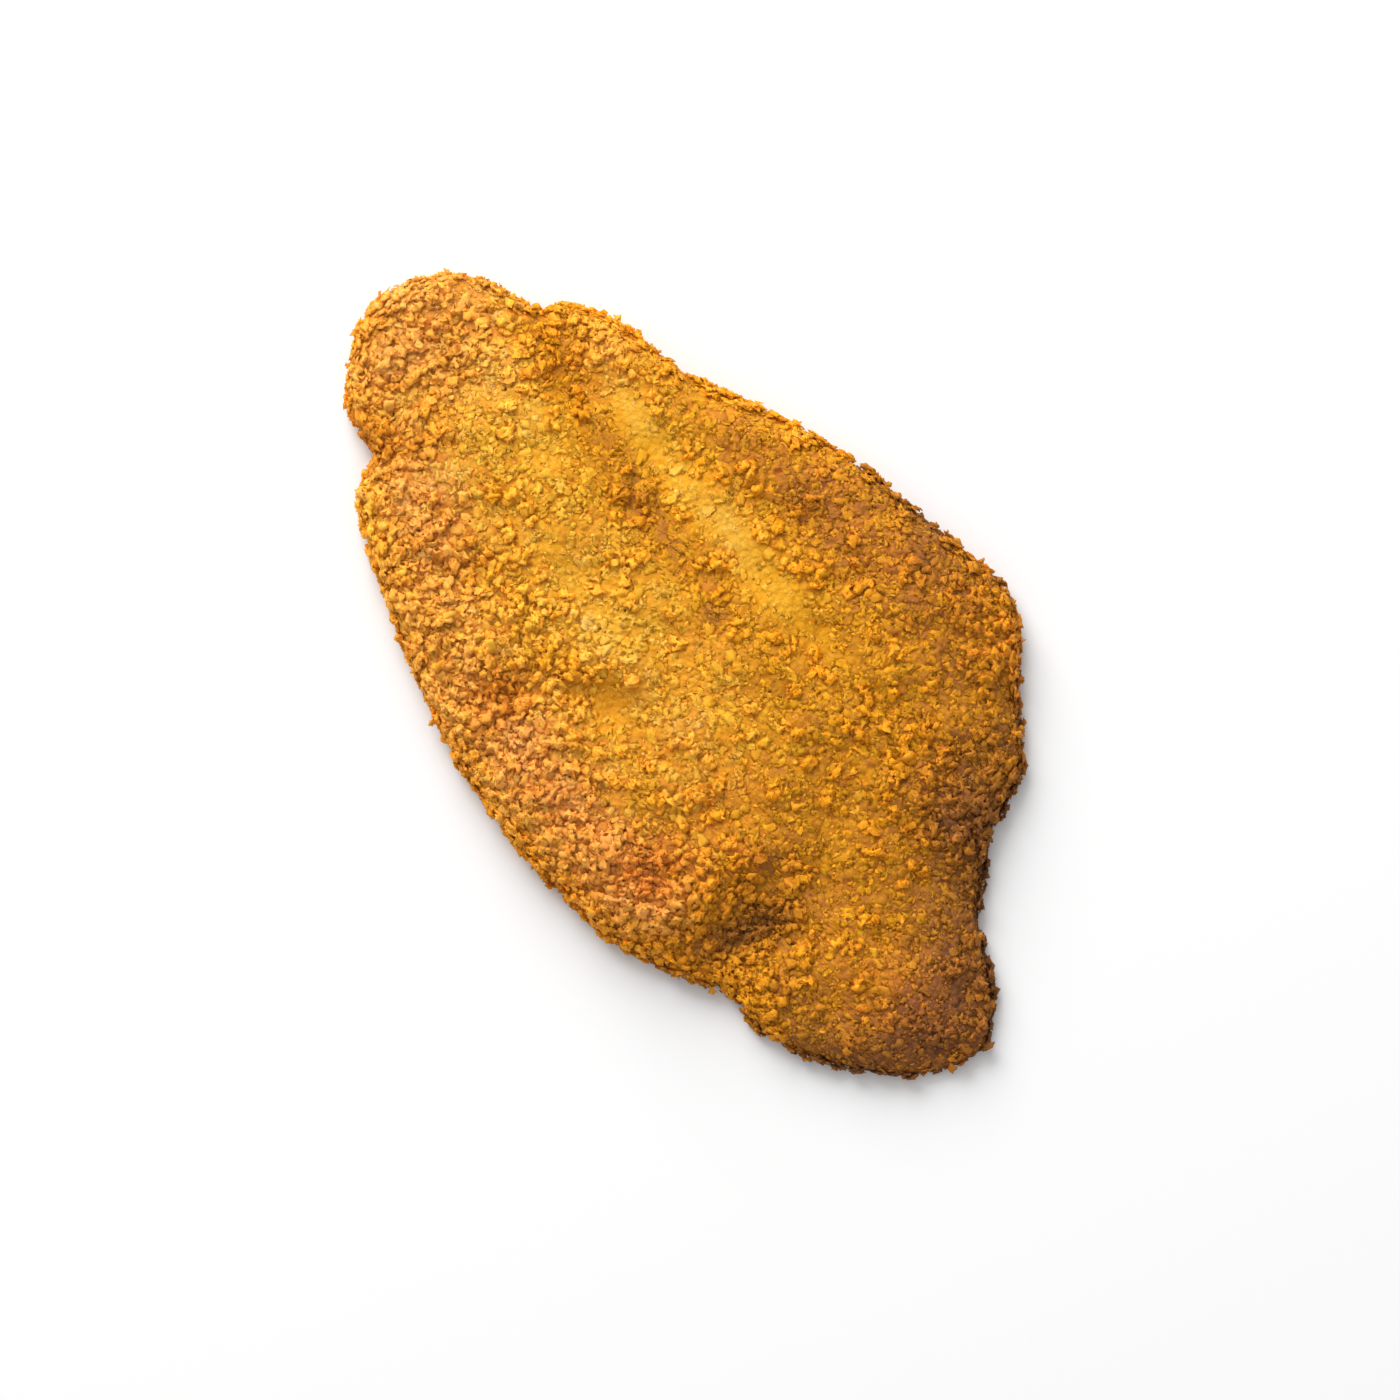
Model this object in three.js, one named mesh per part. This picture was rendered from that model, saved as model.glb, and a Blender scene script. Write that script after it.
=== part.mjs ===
// A breaded, fried cutlet (schnitzel), lying flat with its better side up.
// Units are millimetres and +Z is up. The origin is on the surface that the cutlet rests on,
// under the middle of its box. +X runs along its length, toward the narrow tail.
// One piece of food is one closed solid: it is the envelope of the crumbs.

import * as THREE from 'three';

// driving dimensions
const cutletLength = 200;
const cutletWidth = 113;
const bodyThickness = 14;        // middle of the body, before the mounds and grooves
const endThickness = 11.5;       // blunt end
const tailThickness = 8.5;       // narrow end
const edgeShare = 0.72;          // thickness just inside the edge, as a share of the middle's
const edgeBand = 7;              // width of the rounded edge, seen from above
const undersideBand = 5;         // width of the curl from the flat underside up to the rim
const rimShare = 0.42;           // height of the widest line, as a share of the local thickness
const edgeRoundness = 2.3;       // 2 is a round edge, more is squarer

// how finely the form is divided
const stepsAround = 144;
const stepsOver = 28;            // from the middle of the top to the middle of the underside
const rimStep = 20;              // how many of them lie on the top

// The outline, from the blunt end over the far side to the tail and back along the near side.
const outlineStations = [
  // blunt rounded end
  [-99, -10], [-97, 0], [-90, 9.5],
  // notch, then the long straight far side
  [-78, 15], [-74, 21], [-62, 28], [-48, 32], [-30, 41.5], [-10, 49], [12, 54],
  // shoulder and the slanting flank
  [30, 56.5], [44, 47], [59, 36], [67, 21.5],
  // waist and tail
  [78, 9.5], [90, 3.5], [97, -2], [99.5, -10], [94, -22], [83, -32.5], [70, -39.5],
  // nick, then the full belly
  [58, -40.5], [46, -48], [30, -54], [0, -56.5], [-28, -52.5], [-50, -45.5],
  // notch on the near side of the blunt end
  [-68, -38.5], [-75, -29.5], [-86, -27.5], [-94.5, -19],
];

// Mounds (rise above 0) and grooves (rise below 0) of the top:
// middle, half length along its own direction, half width, direction in degrees, rise.
const mounds = {
  nearSideLobe: { x: 16, y: -41, along: 30, across: 11, turn: 4, rise: 2.6 },
  lobeTip: { x: 35, y: -38, along: 10, across: 13, turn: 0, rise: 1.4 },
  foldByTheTail: { x: 49, y: -32, along: 19, across: 8, turn: 68, rise: -3.8 },
  nearSideRidge: { x: -28, y: -31, along: 22, across: 7, turn: 38, rise: 1.5 },
  recessBehindRidge: { x: -5, y: -23, along: 10, across: 5.5, turn: 20, rise: -1.9 },
  longGroove: { x: -14, y: 17, along: 44, across: 6, turn: 2, rise: -1.7 },
  valleyFromNotch: { x: -52, y: 11, along: 27, across: 6, turn: -16, rise: -1.9 },
  bluntEndSwelling: { x: -62, y: -8, along: 26, across: 16, turn: -6, rise: 1.5 },
  farSideRoll: { x: -42, y: 28, along: 30, across: 7, turn: 24, rise: 0.9 },
  shoulder: { x: 18, y: 40, along: 24, across: 12, turn: -8, rise: 1.3 },
  shoulderHollow: { x: -6, y: 33, along: 9, across: 6, turn: 15, rise: -0.9 },
  flankRoll: { x: 56, y: 22, along: 17, across: 7, turn: -62, rise: 1.5 },
  waistDip: { x: 66, y: 4, along: 15, across: 7, turn: -35, rise: -0.8 },
  tailSwelling: { x: 80, y: -15, along: 16, across: 13, turn: 20, rise: 1.3 },
};

// Gentle swells all over the crust: distance from crest to crest, direction in degrees, height.
const swells = [
  { span: 23, turn: 20, height: 0.3 },
  { span: 17, turn: 103, height: 0.28 },
  { span: 12.5, turn: -38, height: 0.22 },
  { span: 31, turn: 68, height: 0.3 },
];

const outline = new THREE.CatmullRomCurve3(
  outlineStations.map(([x, y]) => new THREE.Vector3(x, y, 0)),
  true,
  'catmullrom',
  0.5,
);

// The rim line, spread evenly along the outline, scaled to the driving dimensions and centred.
function makeRimLine() {
  const points = outline.getSpacedPoints(stepsAround).slice(0, stepsAround);
  const box = new THREE.Box3().setFromPoints(points);
  const size = box.getSize(new THREE.Vector3());
  const middle = box.getCenter(new THREE.Vector3());
  const scale = new THREE.Vector3(cutletLength / size.x, cutletWidth / size.y, 1);
  return points.map((point) => point.sub(middle).multiply(scale));
}

// Height added by one mound at (x, y): a bell shape, stretched along the mound's own direction.
function moundHeight(mound, x, y) {
  const turn = THREE.MathUtils.degToRad(mound.turn);
  const dx = x - mound.x;
  const dy = y - mound.y;
  const u = (dx * Math.cos(turn) + dy * Math.sin(turn)) / mound.along;
  const v = (dy * Math.cos(turn) - dx * Math.sin(turn)) / mound.across;
  return mound.rise * Math.exp(-u * u - v * v);
}

function swellHeight(swell, x, y) {
  const turn = THREE.MathUtils.degToRad(swell.turn);
  const distance = x * Math.cos(turn) + y * Math.sin(turn);
  return swell.height * Math.sin((2 * Math.PI * distance) / swell.span);
}

// Thickness of the meat along the length, without mounds: full in the body, thin at the tail.
function plainThickness(x) {
  const half = cutletLength / 2;
  const towardTail = THREE.MathUtils.smoothstep(x, 0.1 * half, 0.95 * half);
  const towardEnd = THREE.MathUtils.smoothstep(-x, 0.45 * half, 0.95 * half);
  return bodyThickness
    + (tailThickness - bodyThickness) * towardTail
    + (endThickness - bodyThickness) * towardEnd;
}

// Height of the top inside the rounded edge. It falls gently from the middle to the edge.
function topHeight(x, y, share) {
  const crown = 1 - (1 - edgeShare) * share ** 4;
  const relief = Object.values(mounds).reduce((sum, mound) => sum + moundHeight(mound, x, y), 0);
  const unevenness = swells.reduce((sum, swell) => sum + swellHeight(swell, x, y), 0);
  return plainThickness(x) * crown + relief + unevenness;
}

// 1 inside the edge band, falling to 0 on the rim as a quarter of a superellipse.
function edgeFall(distanceToRim, band) {
  const across = THREE.MathUtils.clamp(1 - distanceToRim / band, 0, 1);
  return (1 - across ** edgeRoundness) ** (1 / edgeRoundness);
}

// The point of the crust at one step around and one step over: the share is the way from
// the middle (0) to the rim (1), with the steps a little closer together near the rim.
function crustPoint(rimPoint, stepOver) {
  const onTop = stepOver <= rimStep;
  const t = onTop ? stepOver / rimStep : (stepsOver - stepOver) / (stepsOver - rimStep);
  const share = onTop ? 1 - (1 - t) ** 1.45 : 1 - (1 - t) ** 2.2;
  const x = rimPoint.x * share;
  const y = rimPoint.y * share;
  const distanceToRim = (1 - share) * rimPoint.length();
  const height = topHeight(x, y, share);
  const rimHeight = rimShare * height;
  const z = onTop
    ? rimHeight + (height - rimHeight) * edgeFall(distanceToRim, edgeBand)
    : rimHeight * (1 - edgeFall(distanceToRim, undersideBand));
  return new THREE.Vector3(x, y, z);
}

// A sphere is a closed grid of steps around and steps over. Each of its points is moved to
// the same step of the crust, so the seam and the two poles stay closed.
function makeCutletGeometry() {
  const geometry = new THREE.SphereGeometry(1, stepsAround, stepsOver);
  const rimLine = makeRimLine();
  const positions = geometry.getAttribute('position');
  for (let i = 0; i < positions.count; i += 1) {
    const stepAround = i % (stepsAround + 1);
    const stepOver = Math.floor(i / (stepsAround + 1));
    const rimPoint = rimLine[(stepsAround - stepAround) % stepsAround];
    const point = crustPoint(rimPoint, stepOver);
    positions.setXYZ(i, point.x, point.y, point.z);
  }
  geometry.computeVertexNormals();
  return geometry;
}

const crustMaterial = new THREE.MeshStandardMaterial({
  color: 0xc9862f,
  roughness: 0.75,
  metalness: 0,
});

const schnitzel = new THREE.Mesh(makeCutletGeometry(), crustMaterial);
schnitzel.name = 'schnitzel';

const cutlet = new THREE.Group();
cutlet.add(schnitzel);

export default cutlet;
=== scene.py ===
import math
import bpy
import numpy as np
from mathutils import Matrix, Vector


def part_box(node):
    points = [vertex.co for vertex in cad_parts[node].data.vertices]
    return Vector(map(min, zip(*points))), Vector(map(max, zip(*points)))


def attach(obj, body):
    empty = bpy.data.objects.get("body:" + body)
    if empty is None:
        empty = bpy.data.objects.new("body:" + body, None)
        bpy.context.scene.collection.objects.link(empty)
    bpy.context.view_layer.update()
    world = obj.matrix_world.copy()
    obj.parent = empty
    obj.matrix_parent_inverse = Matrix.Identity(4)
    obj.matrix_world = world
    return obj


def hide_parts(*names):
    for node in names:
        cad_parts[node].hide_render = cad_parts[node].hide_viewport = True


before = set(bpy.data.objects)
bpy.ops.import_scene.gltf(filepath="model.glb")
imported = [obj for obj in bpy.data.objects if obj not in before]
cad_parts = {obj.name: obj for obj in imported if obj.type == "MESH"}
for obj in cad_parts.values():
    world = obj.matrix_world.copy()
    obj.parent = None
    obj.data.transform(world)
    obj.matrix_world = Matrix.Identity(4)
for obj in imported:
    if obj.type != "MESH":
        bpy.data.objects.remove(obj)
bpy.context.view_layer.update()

nodeLow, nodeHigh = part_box("schnitzel")
millimetre = 0.001
coatGap = 0.05     # least height of the coat above the floor, in millimetres
crumbGap = 0.04    # and of the crumbs
topGap = 0.05      # least depth of the crumbs below the solid's top


# the form of the cutlet, in millimetres: the solid's own, with room left for the crumbs
form = {
    "halfLength": 100.0,
    "bodyThickness": 14.0,
    "endThickness": 11.5,
    "tailThickness": 8.5,
    "edgeShare": 0.72,        # thickness just inside the edge, as a share of the middle's
    "edgeBand": 7.0,          # width of the rounded edge, seen from above
    "undersideBand": 5.0,     # width of the curl from the underside up to the rim
    "rimShare": 0.42,         # height of the widest line, as a share of the thickness
    "edgeRoundness": 2.3,
    "crumbRoom": 1.25,        # how far the coat stays inside the solid, for the crumbs
    "undersideRoom": 0.55,
}
outlineStations = [
    (-99, -10), (-97, 0), (-90, 9.5),
    (-78, 15), (-74, 21), (-62, 28), (-48, 32), (-30, 41.5), (-10, 49), (12, 54),
    (30, 56.5), (44, 47), (59, 36), (67, 21.5),
    (78, 9.5), (90, 3.5), (97, -2), (99.5, -10), (94, -22), (83, -32.5), (70, -39.5),
    (58, -40.5), (46, -48), (30, -54), (0, -56.5), (-28, -52.5), (-50, -45.5),
    (-68, -38.5), (-75, -29.5), (-86, -27.5), (-94.5, -19),
]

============

[Written instruction] Would you quote everything above from the line containing "const crustMaterial = new" down to the line containing "obj.parent = empty"? Include both of those lines and nothing else.

[Solution for this exercise]
const crustMaterial = new THREE.MeshStandardMaterial({
  color: 0xc9862f,
  roughness: 0.75,
  metalness: 0,
});

const schnitzel = new THREE.Mesh(makeCutletGeometry(), crustMaterial);
schnitzel.name = 'schnitzel';

const cutlet = new THREE.Group();
cutlet.add(schnitzel);

export default cutlet;
=== scene.py ===
import math
import bpy
import numpy as np
from mathutils import Matrix, Vector


def part_box(node):
    points = [vertex.co for vertex in cad_parts[node].data.vertices]
    return Vector(map(min, zip(*points))), Vector(map(max, zip(*points)))


def attach(obj, body):
    empty = bpy.data.objects.get("body:" + body)
    if empty is None:
        empty = bpy.data.objects.new("body:" + body, None)
        bpy.context.scene.collection.objects.link(empty)
    bpy.context.view_layer.update()
    world = obj.matrix_world.copy()
    obj.parent = empty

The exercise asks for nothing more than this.